Listening for brand mentions-- and even doing customer service in a limited and transactional manner, will only buy you the "psychology of a stranger." That is, it won't take you very far in getting to know your customers. Advocacy, by any name, has reciprocity at its heart. You must listen to their stories if you want yours to be remembered and retold.

*Apologies to any readers unfamiliar with the industry term "listening"-- a technical term referring to the monitoring and analysis of social media.

Monday, April 23, 2012

Open Questions

Continuing along the vein of design vs. science, here are a few things on my mind that will hopefully evolve into posts one of these days:
  • Developing a framework for varied 'methods toward action' across discipline including "business decisions" "empirical questions" and "sense-making problems." What other terms live in this category?
  •  Exploring the merit of personas as design tools vs. personality types as aids in understanding and predicting future behavior.  Many have strong reactions against each/either of these methodologies.
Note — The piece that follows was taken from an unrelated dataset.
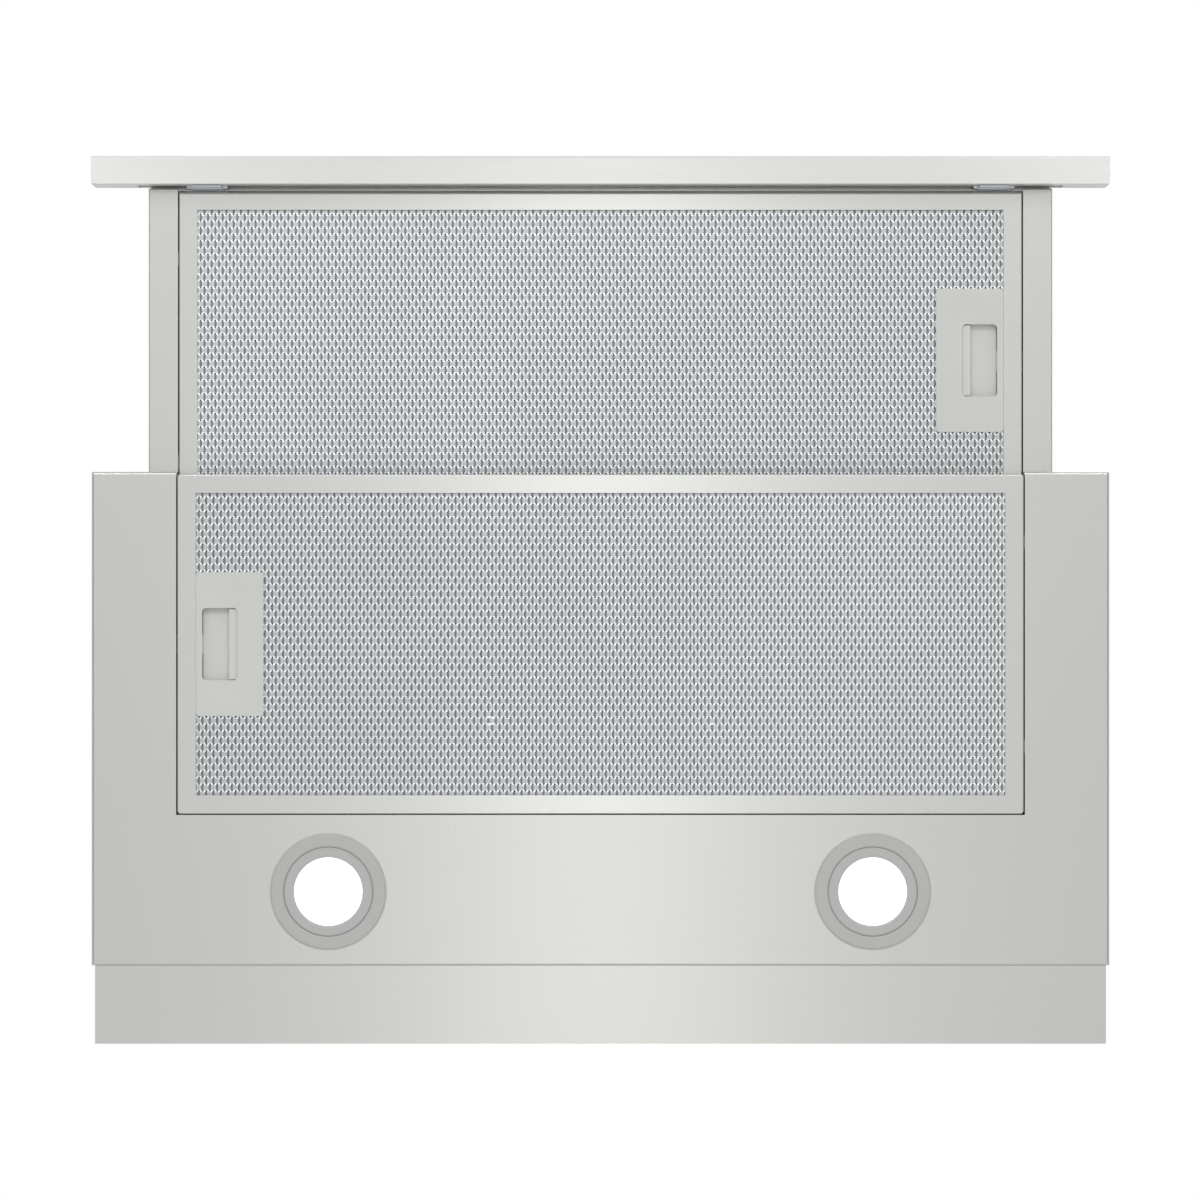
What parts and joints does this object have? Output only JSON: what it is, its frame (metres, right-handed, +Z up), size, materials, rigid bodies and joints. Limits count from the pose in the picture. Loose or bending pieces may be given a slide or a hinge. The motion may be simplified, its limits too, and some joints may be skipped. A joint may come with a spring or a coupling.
{
  "type": "telescopic range hood",
  "caption": "Slim under-cabinet range hood whose filter drawer slides out behind a brushed front bar, with swing-down grease filters, recessed lamps and a fan housing on top.",
  "frame": {"origin": "middle of the cabinet screw pattern, on the face that meets the cabinet's underside", "axes": "+Z up, -Y towards the front bar and the user, +X along the front bar, in metres; the drawer is stored pulled out"},
  "size_m": [0.598, 0.5211, 0.242],
  "materials": {
    "bar_steel": "brushed along its length",
    "silver_paint": "satin silver",
    "galvanised": "zinc coated",
    "filter_edge": "satin",
    "filter_mesh": "satin",
    "handle_plastic": "satin grey",
    "latch_plastic": "satin grey",
    "spring_wire": "bright",
    "clip_plastic": "pale",
    "lamp_trim": "silver grey",
    "lamp_lens": "frosted white",
    "lamp_can": "cast",
    "fan_plastic": "black",
    "motor_shell": "cast",
    "shaft_steel": "ground",
    "capacitor_plastic": "white",
    "collar_plastic": "black",
    "box_plastic": "dark grey",
    "driver_plastic": "white",
    "board_green": "laminate",
    "screw_zinc": "zinc plated",
    "runner_zinc": "zinc plated",
    "magnet_black": "sintered",
    "switch_black": "dark",
    "knob_silver": "silver"
  },
  "bodies": {
    "hood_body": {"tray_shell": "silver_paint", "tray_top": "galvanised", "housing_cover": "galvanised", "left_side_plate": "galvanised", "right_side_plate": "galvanised", "volute_left": "fan_plastic", "volute_right": "fan_plastic", "motor": "motor_shell", "motor_bracket": "galvanised", "capacitor": "capacitor_plastic", "outlet_collar": "collar_plastic", "flap_pin": "shaft_steel", "terminal_box": "box_plastic", "terminal_box_lid": "box_plastic", "circuit_board": "board_green", "lamp_driver": "driver_plastic", "mains_gland": "box_plastic", "drawer_sensor": "box_plastic", "left_lamp_ring": "lamp_trim", "left_lamp_bezel": "lamp_trim", "left_lamp_lens": "lamp_lens", "left_lamp_can": "lamp_can", "right_lamp_ring": "lamp_trim", "right_lamp_bezel": "lamp_trim", "right_lamp_lens": "lamp_lens", "right_lamp_can": "lamp_can", "filler_strip": "silver_paint", "body_screws": "screw_zinc", "left_runner_outer": "runner_zinc", "right_runner_outer": "runner_zinc"},
    "drawer": {"drawer_frame": "silver_paint", "drawer_roof": "silver_paint", "front_bar": "bar_steel", "bar_core": "bar_steel", "left_bar_clip": "clip_plastic", "right_bar_clip": "clip_plastic", "drawer_screws": "screw_zinc", "switch_bezel": "switch_black", "switch_block": "switch_black", "left_runner_inner": "runner_zinc", "right_runner_inner": "runner_zinc", "sensor_magnet": "magnet_black", "drawer_filter_frame": "filter_edge", "drawer_filter_mesh": "filter_mesh", "drawer_filter_handle": "handle_plastic", "drawer_filter_spring": "spring_wire"},
    "drawer_latch": {"drawer_filter_latch": "latch_plastic"},
    "body_filter": {"body_filter_frame": "filter_edge", "body_filter_mesh": "filter_mesh", "body_filter_handle": "handle_plastic", "body_filter_spring": "spring_wire"},
    "body_latch": {"body_filter_latch": "latch_plastic"},
    "fan_rotor": {"impeller": "fan_plastic", "motor_shaft": "shaft_steel"},
    "front_flap": {"front_flap": "collar_plastic"},
    "rear_flap": {"rear_flap": "collar_plastic"},
    "light_slider": {"light_slider": "knob_silver"},
    "fan_slider": {"fan_slider": "knob_silver"},
    "left_ball_cage": {"left_ball_cage": "runner_zinc"},
    "right_ball_cage": {"right_ball_cage": "runner_zinc"}
  },
  "joints": [
    {"name": "drawer_slide", "type": "slide", "parent": "hood_body", "child": "drawer", "axis": [0, 1, 0], "range_m": [0, 0.166]},
    {"name": "left_cage_slide", "type": "slide", "parent": "hood_body", "child": "left_ball_cage", "axis": [0, 1, 0], "range_m": [0, 0.083]},
    {"name": "right_cage_slide", "type": "slide", "parent": "hood_body", "child": "right_ball_cage", "axis": [0, 1, 0], "range_m": [0, 0.083]},
    {"name": "body_filter_swing", "type": "hinge", "parent": "hood_body", "child": "body_filter", "pos_m": [0.24875, -0.0438, -0.041], "axis": [0, -1, 0], "range_deg": [0, 75]},
    {"name": "body_latch_slide", "type": "slide", "parent": "body_filter", "child": "body_latch", "axis": [1, 0, 0], "range_m": [0, 0.005], "stiffness_N_per_m": 400, "springref_m": -0.002, "deforming": ["body_filter_spring"]},
    {"name": "drawer_latch_slide", "type": "slide", "parent": "drawer", "child": "drawer_latch", "axis": [-1, 0, 0], "range_m": [0, 0.005], "stiffness_N_per_m": 400, "springref_m": -0.002, "deforming": ["drawer_filter_spring"]},
    {"name": "impeller_spin", "type": "hinge", "parent": "hood_body", "child": "fan_rotor", "pos_m": [0, -0.032, 0.076], "axis": [1, 0, 0], "continuous": true},
    {"name": "front_flap_hinge", "type": "hinge", "parent": "hood_body", "child": "front_flap", "pos_m": [0, 0.005, 0.17], "axis": [-1, 0, 0], "range_deg": [0, 78]},
    {"name": "rear_flap_hinge", "type": "hinge", "parent": "hood_body", "child": "rear_flap", "pos_m": [0, 0.005, 0.17], "axis": [1, 0, 0], "range_deg": [0, 78]},
    {"name": "light_switch_slide", "type": "slide", "parent": "drawer", "child": "light_slider", "axis": [1, 0, 0], "range_m": [0, 0.008]},
    {"name": "fan_switch_slide", "type": "slide", "parent": "drawer", "child": "fan_slider", "axis": [1, 0, 0], "range_m": [0, 0.024]}
  ],
  "couplings": [
    {"joint": "left_cage_slide", "follows": "drawer_slide", "ratio": 0.5},
    {"joint": "right_cage_slide", "follows": "drawer_slide", "ratio": 0.5}
  ]
}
What is the best way to paint a picture of someone to anticipate needs? 
Please let me know if you have related thoughts...

Wednesday, April 4, 2012

You know what I mean?

Jersey Shore star Mike "The Situation" Sorrentino, MTV
We tend to be overconfident. As people, as brands, and as products.

Sometimes this manifests in the expected ways of chest-thumping, ego-traps, and braggadocio, but every now and then our overconfidence acts in more subtle ways.

We don't listen because we think we already know. We don't take other people's perspectives because we think we're right. Sometimes it's more complicated, we assume other people understand us - especially close friends, romantic partners, customers, or users-- even when we don't do a good job explaining.  

As a result, a joke might flop-- or worse offend a close friend, because we assume our friends fully understand our intentions to be humorous. Or in the business world, a product falls flat, because we assume our users understand our intentions to meet their needs.

My point: in general we think our 'people' get us better than they do. We're overconfident in predicting how well other people understand us, and how well we understand them.

This is a perfect example of how the close-relationship literature is relevant to businesses who believe they're "in relationship" with customers. Especially brands who try to fluidly translate what they 'Listen' to into content or product developers/ designers who synthesize what people say into experiences. 

From one of my clever college psychology profs in a press release about a particular experiment he conducted on overconfidence and the "illusion of insight" we have with our well-known acquaintances:
"Although speakers expected their spouse to understand them better than strangers, accuracy rates for spouses and strangers were statistically identical. This result is striking because speakers were more confident that they were understood by their spouse."
In other words, think about the last time you said "you know what I mean" to your partner... He/she probably didn't!

A common exercise in couples therapy is to have a spouse go into "listening mode" and repeat back what he heard his partner say in real-time. Often he 'repeats' something quite different than his partner thinks she articulated. Imagine the analog in business. Try spontaneously repeating back what your customers/ users are saying.

Make sure you actually understand, and don't just have an illusion of understanding or insight. A lot of the changes made to our communications and products are based on the *presumed* knowledge about our acquaintances.